Les fromageries Juraflore de la Haute-Combe (à Septfontaines) et des Longevilles-Mont-d’Or ont concrétisé une idée futée pour économiser l’eau : elles récupèrent celle contenue naturellement dans le petit-lait (ou lactosérum). Ce liquide, composé à 94 % d’eau, est traité grâce à un système d’osmose inverse, un procédé qui sépare mécaniquement les éléments du lactosérum. D’un côté : les protéines, matières grasses et minéraux (6 %), de l’autre : de l’eau, appelée « perméat ». Après filtration, cette eau est aussi propre que celle du robinet et peut être utilisée pour laver le matériel et fabriquer de nouveaux fromages.Le reste, riche en nutriments, est vendu à une entreprise qui le transforme en poudre pour l’industrie agroalimentaire. Concrètement, sur 4 litres de petit-lait, on récupère 3 litres d’eau et 1 litre de concentré.

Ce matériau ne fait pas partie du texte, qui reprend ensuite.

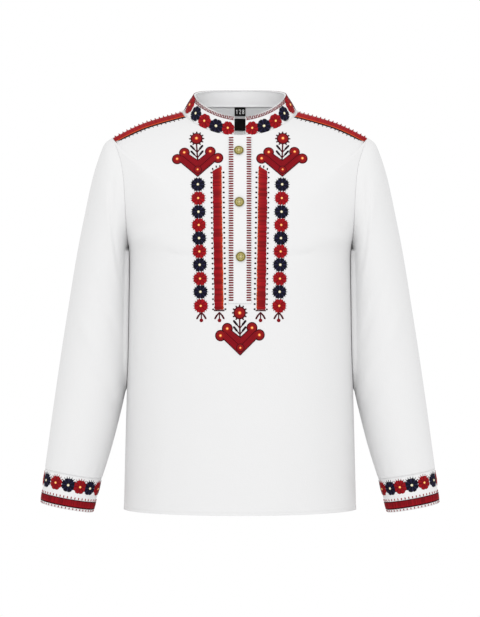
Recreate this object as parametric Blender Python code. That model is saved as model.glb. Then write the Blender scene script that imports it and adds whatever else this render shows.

Économie d’eau et de transport
« C’est le même principe que celui utilisé pour dessaler l’eau de mer », explique Bertrand Henriot, directeur technique chez Juraflore. Ce système offre deux gros avantages : il permet de consommer beaucoup moins d’eau du réseau et réduit les transports de petit-lait (et donc les émissions de CO₂). « À la Haute-Combe, on a divisé par quatre le nombre de camions. Et aux Longevilles-Mont-d’Or, par deux », précise-t-il.Côté consommation d’eau, c’est aussi une belle réussite : « Grâce à cette récupération, il ne nous faut plus que 90 cl d’eau du réseau pour transformer 1 litre de lait », ajoute-t-il. Et même mieux : la fromagerie de la Haute Combe est désormais totalement autonome en eau, car elle traite aussi du petit-lait provenant de fruitières voisines.
L’installation, mise en service il y a un an, a coûté 3 millions d’euros. « Pour nous, c’est un bon moyen de limiter notre impact sur l’environnement et de faire face à la raréfaction de l’eau », conclut M. Henriot. Des dispositifs similaires sont en cours d’installation dans d’autres fromageries de l’AOP Comté.

Les cochons y trouvent aussi leur compte
Les éleveurs de porcs du massif, à qui certaines fromageries livrent du petit-lait, sont aussi gagnants. Moins de volume à refroidir (donc moins d’énergie dépensée par les fromageries), plus de protéines pour nourrir les animaux, et moins de lisier à gérer, car le sérum est plus concentré.